Sunday, March 8, 2015

My Five Senses, back on 1/3/2015

Sound: Intermittent noise of cars traveling down nearby streets. Low hum that must be the house's heater. Somewhere else in the house, Emily runs the water, and I hear the pipes. Clacks as she organizes the kitchen. I hear the tearing sound of a plane, we're not far from the airport.

Touch: I'm sitting on a hardwood chair, with a pillow on top. It's lumpy against my butt. The pen grip is hard, smooth, not like some rubbery grips. I feel the edge of the table against my arm. My hand against my forehead, the skin drags on both surfaces.

Smell: I smell absolutely nothing. Yesterday I was sick, constantly sniffling, and no energy. Now I have my energy back, but I can't smell a goddamn thing.

Taste: I still have a teensy bit of breakfast flavor in my mouth. The sauteed mushrooms, the cheese, the thyme. There was also Kale, eggs, butter, and oregano, but I don't taste those anymore.

Sight: Two things strike me. The Rodin replica. I remember it in my Grandfather's library – dark green, but detailed. It didn't quite make it through the plane trip. The head is crushed, and only the head. Shattered into a million pieces, like a premeditated act of violence. Next are the two aloe plants left on a desk with no direct sun. They're growing straight up, totally pale, in a life or death struggle to find the light.


Update 3/8/2015:
I guess if this blog is anything, it's a chronicle of me teaching myself to write, so I may as well post this kind of stuff. I never took an English class in college (I got out of it by cross referencing with a poli-sci class on Eastern European protest novels from the Soviet era), so this is a fun adventure.

I moved the aloe plants to a window, they're doing better now. At least, they're green now, so that means something.

Saturday, January 10, 2015

Cold Water

The lake stays frigid cold well into the hot part of May. It's the mountains, really. The Ozarks aren't exactly what you'd call snow-capped, but they're colder than they should be, and the deep forest canopy keeps the sun from ever touching the streams.

Those brooks run down the mountains' hips, and down into the hot valleys below. It's the kind of water that'll stop you on your run, make you take a cool sip and stand there, panting and drinking.

It's also the kind of water that'll shock you when you jump in. You'll be laughing and joking with your friends, going down to the water and generally having a great time pretending you're all a decade younger than you really are. Then, you'll feel all bold and decide you really need to stop being such a sissy about how you get into the water – toes, then feet, then calves and knees.

You'll walk right onto the dock thinking that makes you a badass. You'll drop your towel right there on the wood and grin that stupid grin, and you'll do some sort of half flip into the chest deep water.
When you plunge in, the first thing you'll feel is the encapsulation. There's that sound of the water closing in over your ears and face. Halfway between a lover's whisper and a threat. Your toes brush against the silty mud, and for a split second you don't even notice the tiny blood vessels at the surface of your skin shutting down.

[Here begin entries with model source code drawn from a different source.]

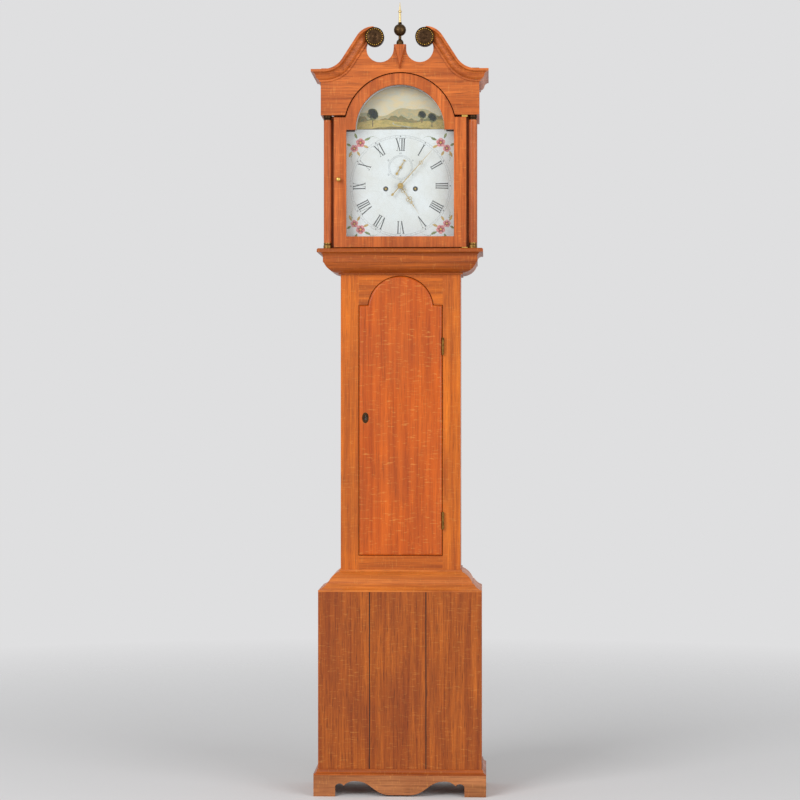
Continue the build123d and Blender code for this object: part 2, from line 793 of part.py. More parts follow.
def at_angle(start, distance, angle):
    """The point at a distance from start, at an angle in degrees from the vertical."""
    return (start[0] + distance * sin(radians(angle)), start[1] + distance * cos(radians(angle)))


great_module = 2 * hypot(winding_x, winding_drop) / (great_teeth + centre_pinion)
third_at = meet(centre_at, seconds_at, train_module * (centre_teeth + third_pinion) / 2,
                train_module * (third_teeth + escape_pinion) / 2, -1)
pin_at = at_angle(striking_at, great_module * (great_teeth + pin_pinion) / 2, -10)
warning_at = at_angle(pin_at, strike_module * (pin_teeth + warning_pinion) / 2, 14)
fly_at = at_angle(warning_at, warning_module * (warning_teeth + fly_pinion) / 2, 45)
minute_at = (0.0, dial_z - motion_module * motion_teeth)
hour_module = 2 * motion_module * motion_teeth / (minute_pinion + hour_teeth)
anchor_at = (0.0, seconds_at[1] + escape_radius * sqrt(2))
hammer_at = (52.0, dial_z + 62)

# Layers between the plates, measured back from the front plate's inner face
y_in = y_plate_inner
y_centre_wheel = y_in + 4
y_third_wheel = y_in + 8
y_escape_wheel = y_in + 20
y_barrel = y_in + 12
y_great = y_in + 47
y_going_great = y_great + 3.4
y_fly_wheel = y_in + 30

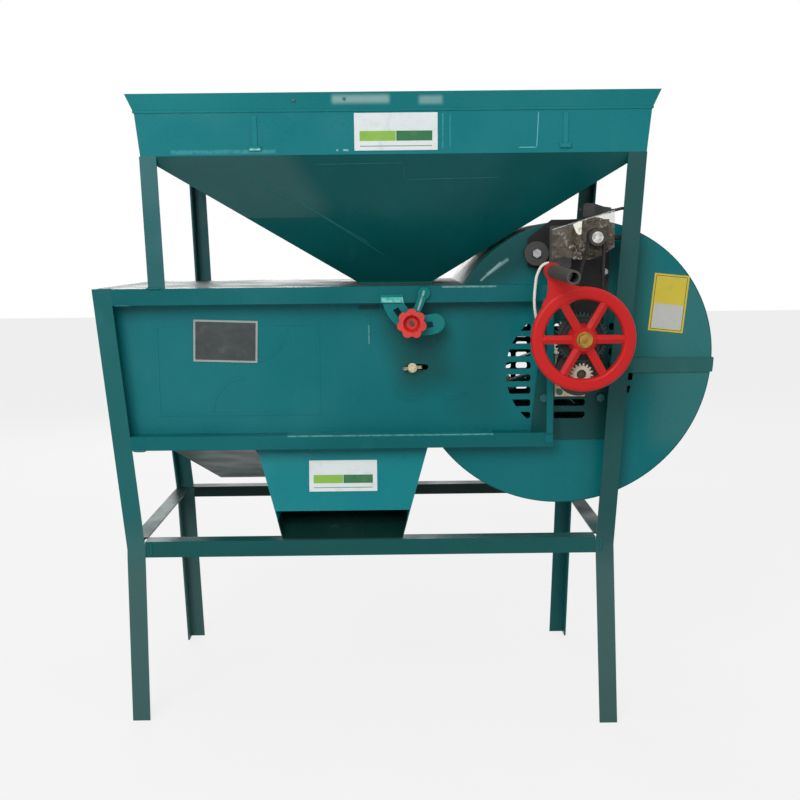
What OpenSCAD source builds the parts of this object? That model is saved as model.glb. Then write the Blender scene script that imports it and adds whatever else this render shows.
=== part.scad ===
// Sheet-metal winnowing machine with hopper, wind tunnel, fan drum, hand crank and motor.
// X runs along the tunnel towards the drum, Y towards the rear, Z up; the feet stand on Z = 0.

/* [Frame] */
// Depth of the frame, front face to rear face
frame_depth = 470; // [430:1:520]
// Width of the legs' angle iron
angle_w = 31; // [26:1:36]
// Thickness of the angle iron
angle_t = 3; // [2:0.5:4]
// Height of the top rails and crossbars
rail_h = 28; // [22:1:32]
// Height of the bottom rails
low_rail_h = 24; // [20:1:28]
// Top of the crossbars above the ground
crossbar_top = 340; // [300:1:380]
// How far the front feet splay out below the crossbars
front_splay = 12; // [0:1:20]
// How far the rear feet turn in below the crossbars
rear_toe = 11; // [0:1:16]
// Angle that the left front leg leans back below the crossbars
front_lean = 6; // [0:1:8]

/* [Tunnel] */
// Height of the tunnel's floor
floor_z = 500; // [460:1:540]
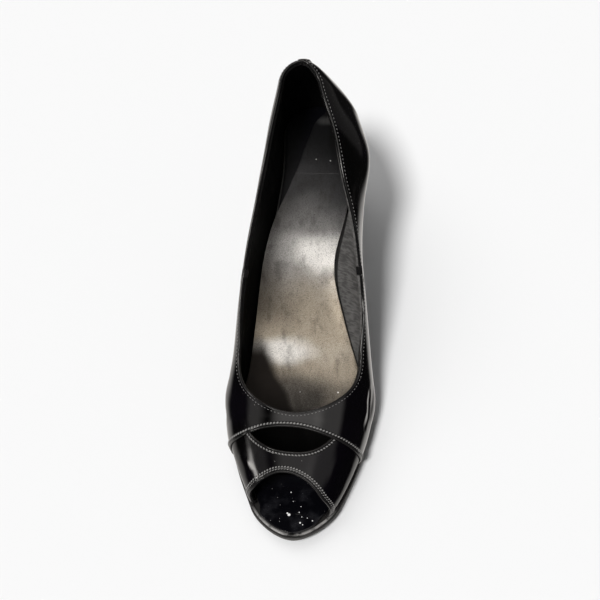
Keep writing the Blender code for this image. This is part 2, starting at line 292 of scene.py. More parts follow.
@dataclass(frozen=True)
class Patent(Finish):
    """Black patent leather: a wavy lacquer with smudges and a little dust."""

    colour: Colour = (0.0010, 0.0009, 0.0010)
    tint: Colour = (0.0017, 0.0012, 0.0024)
    smooth: float = 0.07
    smudge: float = 0.1
    wave: float = 0.16
    dust: float = 0.05
    dust_colour: Colour = (0.3, 0.29, 0.27)
    lacquer: float = 0.6

    def surface(self, graph: Graph) -> dict[str, Input]:
        """Sockets of the lacquer.

        Args:
            graph: the material's graph.

        Returns:
            Values or links by socket name.
        """
        broad = graph.noise(28.0, 1.0)
        dusty = graph.specks(420.0, 0.09, self.dust)
        smear = graph.noise(55.0, 4.0)
        colour = graph.mix(graph.span(broad, 0.35, 0.65), self.colour, self.tint)
        height = graph.noise(85.0, 1.5) + graph.noise(900.0, 2.0) * 0.02
        return {
            "Base Color": graph.mix(dusty, colour, self.dust_colour),
            "Roughness": graph.span(smear, 0.42, 0.75) * self.smudge + self.smooth,
            "Specular IOR Level": 0.3 + self.lacquer * 0.53,
            "Coat Weight": self.lacquer,
            "Coat Roughness": 0.035,
            "Normal": graph.bump(height, self.wave),
        }


@dataclass(frozen=True)
class Lining(Finish):
    """Black lining leather, pulled into fine upright wrinkles, with painted light and painted sheen
    streaks on the lateral waist; fold-shaped patches are a little paler.
    """

    colour: Colour = (0.0035, 0.0034, 0.0034)
    # Colour, share and stations of the painted light on the lateral waist.
    painted_light_grey: Colour = (0.26, 0.25, 0.24)
    painted_light: float = 0.22
    lit_waist_back: Span = (0.068, 0.05)
    lit_waist_front: Span = (-0.03, -0.01)

    def surface(self, graph: Graph) -> dict[str, Input]:
        """Sockets of the leather.

        Args:
            graph: the material's graph.

        Returns:
            Values or links by socket name.
        """
        upright = graph.noise(150.0, 3.0, graph.place((1.0, 1.0, 0.16)))
        grain = graph.noise(2600.0, 2.0)
        worn = graph.span(graph.noise(60.0, 3.0, graph.place((1.0, 1.0, 0.4))), 0.5, 0.72)
        x, y, z = graph.part("X"), graph.part("Y"), graph.part("Z")
        folds = graph.span(graph.noise(48.0, 4.0, graph.place((1.0, 0.5, 0.5))), 0.56, 0.66)
        down, over = z * 0.8 + y * 0.6, (y * 0.8 - z * 0.6) * 0.08
        combed = graph.node("ShaderNodeCombineXYZ", None, {0: x * 0.4, 1: down, 2: over})
        # Painted sheen streaks, combed down the wall.
        painted_sheen_streak = graph.span(graph.noise(900.0, 3.0, combed), 0.35, 0.65)
        # Painted light on the lateral waist, patchy with the worn mask and stronger along the sheen
        # streaks; fold-shaped patches are a little paler everywhere.
        waist = graph.span(x, 0.006, 0.014) * graph.span(y, *self.lit_waist_back)
        waist = waist * graph.span(y, *self.lit_waist_front)
        share = waist * (worn + painted_sheen_streak + 1.0) * self.painted_light + folds * 0.05
        return {
            "Base Color": graph.mix(share, self.colour, self.painted_light_grey),
            "Roughness": 0.46 - worn * 0.1,
            "Specular IOR Level": 0.3,
            "Normal": graph.bump(upright + grain * 0.03, 0.55),
        }


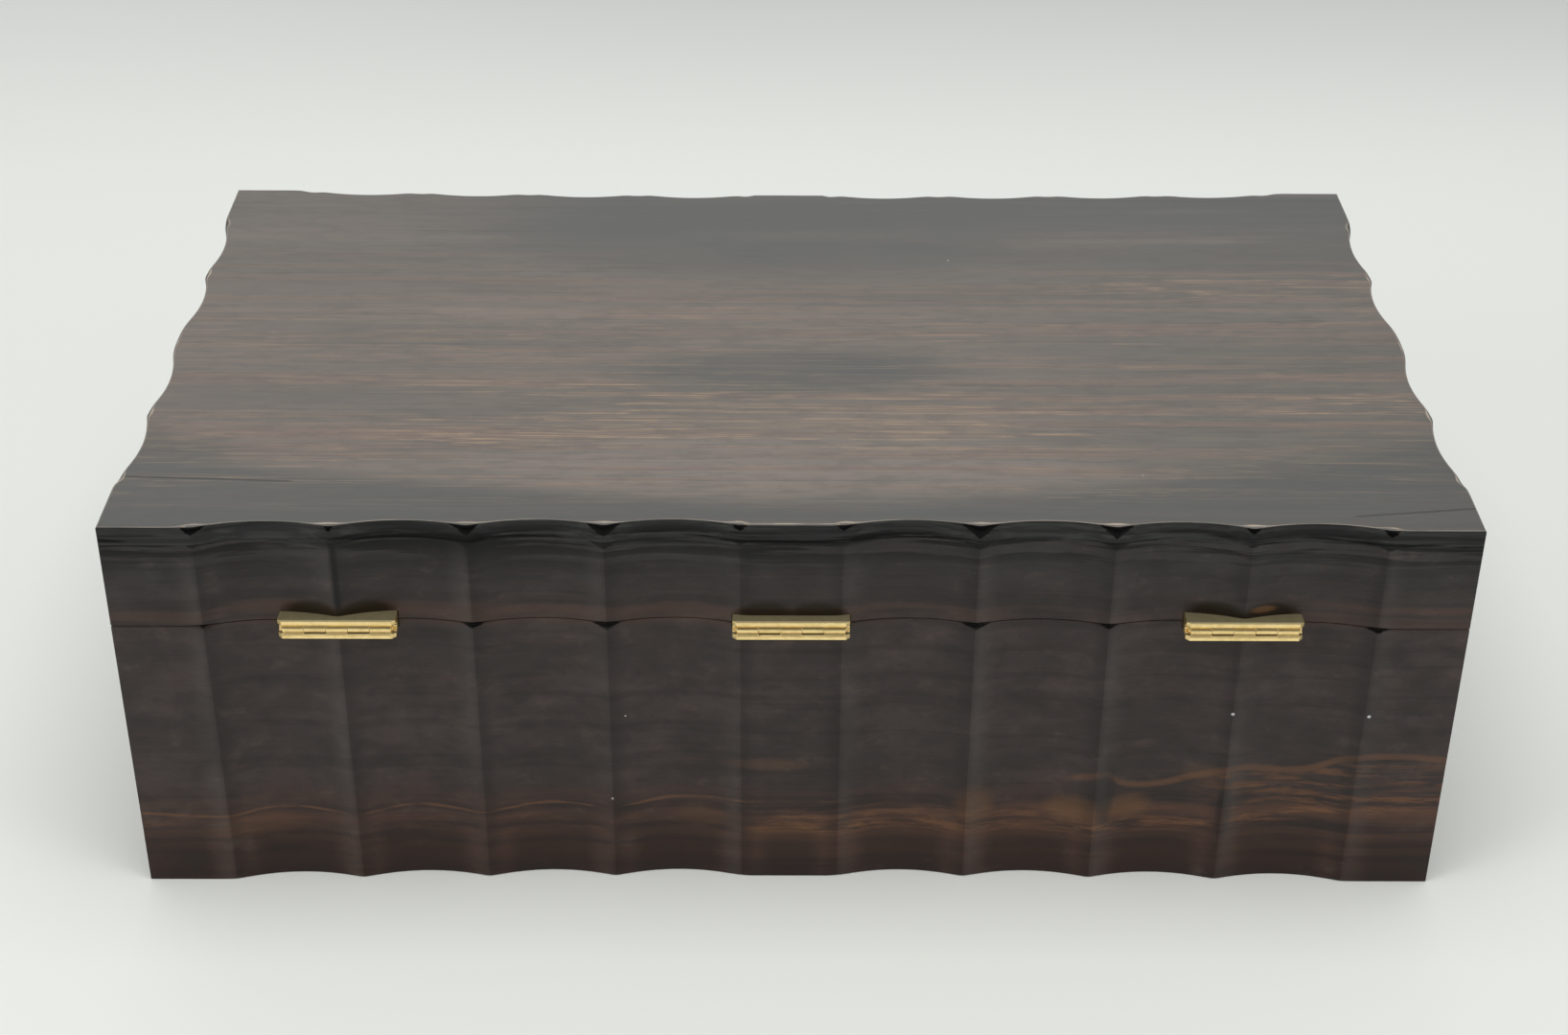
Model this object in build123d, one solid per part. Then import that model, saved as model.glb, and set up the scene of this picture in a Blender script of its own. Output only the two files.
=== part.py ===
"""A writing box with fluted walls: hinged lid, three stop hinges, box lock and fitted inside.

X runs along the width, Y from the front to the hinged back, Z up.
The origin is the middle of the underside. All sizes are in millimetres.
"""
import math
import os

from build123d import *

# Closed box, over the flat lands at its corners
box_width = 400.0
box_depth = 232.0
box_height = 130.0
lid_height = 34.2
seam_gap = 0.2

# Boards of the box
wall = 14.0
top_thickness = 6.0
top_ease = 0.8
floor_thickness = 7.0
floor_rabbet = 6.0

# Flutes: the long sides end in a flat land at the middle, the short sides in a swell
flute_depth = 3.3
ridge_flat = 1.2
shoulder_flat = 4.0
long_corner_land = 27.0
long_centre_land = 30.0
long_flutes = 4
long_hollow = 2.2
short_corner_land = 28.0
short_centre_land = 16.0
short_flutes = 2
short_hollow = 0.5

# Stop hinges
knuckle_count = 5
knuckle_length = 6.4
knuckle_radius = 1.5
knuckle_gap = 0.1
knuckle_sides = 12
hinge_set_out = 0.3
leaf_thickness = 2.85
leaf_reach = 9.5
leaf_overhang = 1.3
leaf_corner = 1.2
nose_reach = 1.6
nose_clearance = 0.12
stop_angle = 95.0
stop_play = 2.0
pin_radius = 0.8
pin_proud = 0.5
running_clearance = 0.05
leaf_screw_spacing = 19.0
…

Summetime cold doesn't come down and nestle inside your bones like Winter cold does. It reaches inside you and stabs your heart before you even know it's there, so when your friends watch you jump in off the dock, they won't notice a thing until you explode back up from it, staggering like you just took a punch. You'll thrash and collapse back under, trying to claw your way back to the shore, and when make it you'll holler something inane, like

“FUCK!”

That's when your friends will all decide to go play volleyball instead.